I think a better way to improve the situation is to allow your breeders to produce more rounds of youngsters to get more of those willing to fly and perform up to the standards needed to fly a world-class kit. Call me too hard on my young birds, but once I detect even one with just a slight aversion to flying I remove it. I only began doing this after having witnessed over a couple of seasons these kinds of rollers pulling down others with them when they land and ruining them. 

Just a couple of releases with these kinds of underachievers will ruin other youngsters that would otherwise have not had any problems. They are ruined as they build up the habit of flying for just a couple minutes and then wanting to land as the underachievers frantically look for any place to land. 

 Now I would rather just remove the guilty party and have done with it.

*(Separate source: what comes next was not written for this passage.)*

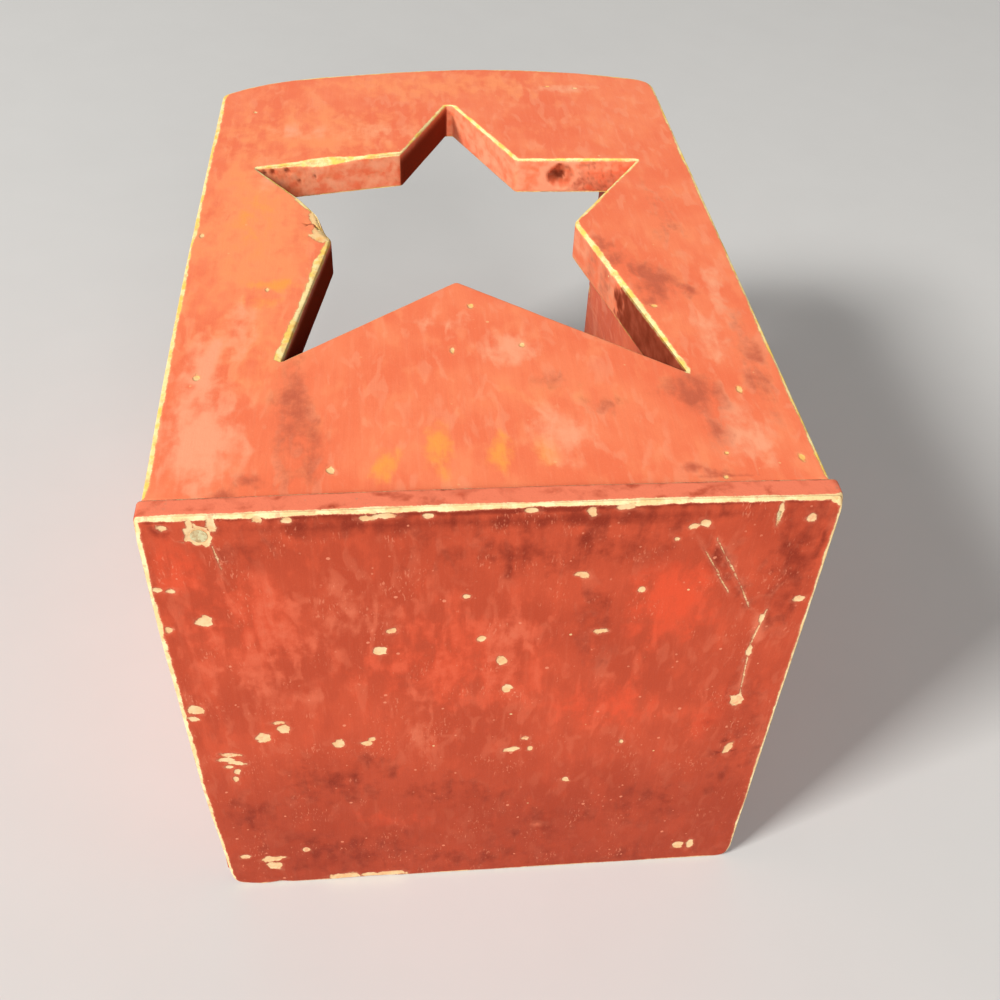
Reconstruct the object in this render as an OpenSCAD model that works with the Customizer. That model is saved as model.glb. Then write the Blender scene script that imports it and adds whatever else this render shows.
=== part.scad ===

Since I started this practice, it is amazing how those rollers that would have been ruined, are now kitting and stepping up to the nest level. Tips To recognize these underachievers: 

  • Will need extreme coaxing to fly

  • Will ignore normal flagging, loud noises and other attempts to encourage flying

  • Want to land almost immediately

  • Will alight on surrounding buildings

  • Will often fly just above rooftop level

  • Will look panicked

  • Will avoid flying with the kit

 Do keep in mind that the age of the roller and its maturity will play a part in the developing desire to fly. A healthy young roller with the proper temperament and abilities should want to fly not land at all costs!  They will go through a process of making small flights around the back yard and with minimal effort on your part will begin flying for longer periods of time until they have gained the strength to fly, as you need them to.

While there are many who are willing to invest time trying to break rollers with these bad habits, I would rather not. Once I see I am going to have a problem, that bird is removed. I know from experience that these underachieving rollers can make a fanciers blood boil with frustration and anger. Why put up with it? Rollers should do what you want them to do with reasonable effort on the fancier’s part. Once a single, problematic bird begins to occupy my attention it is removed right away!  

Now after saying all this, there are exceptions I will make to the “rule”. If a youngster is from a very good pair lets says a foundation pair, and if it has the right temperament, type, I will go ahead and make an attempt to break the bad habits. But this is only when the right circumstances have been met.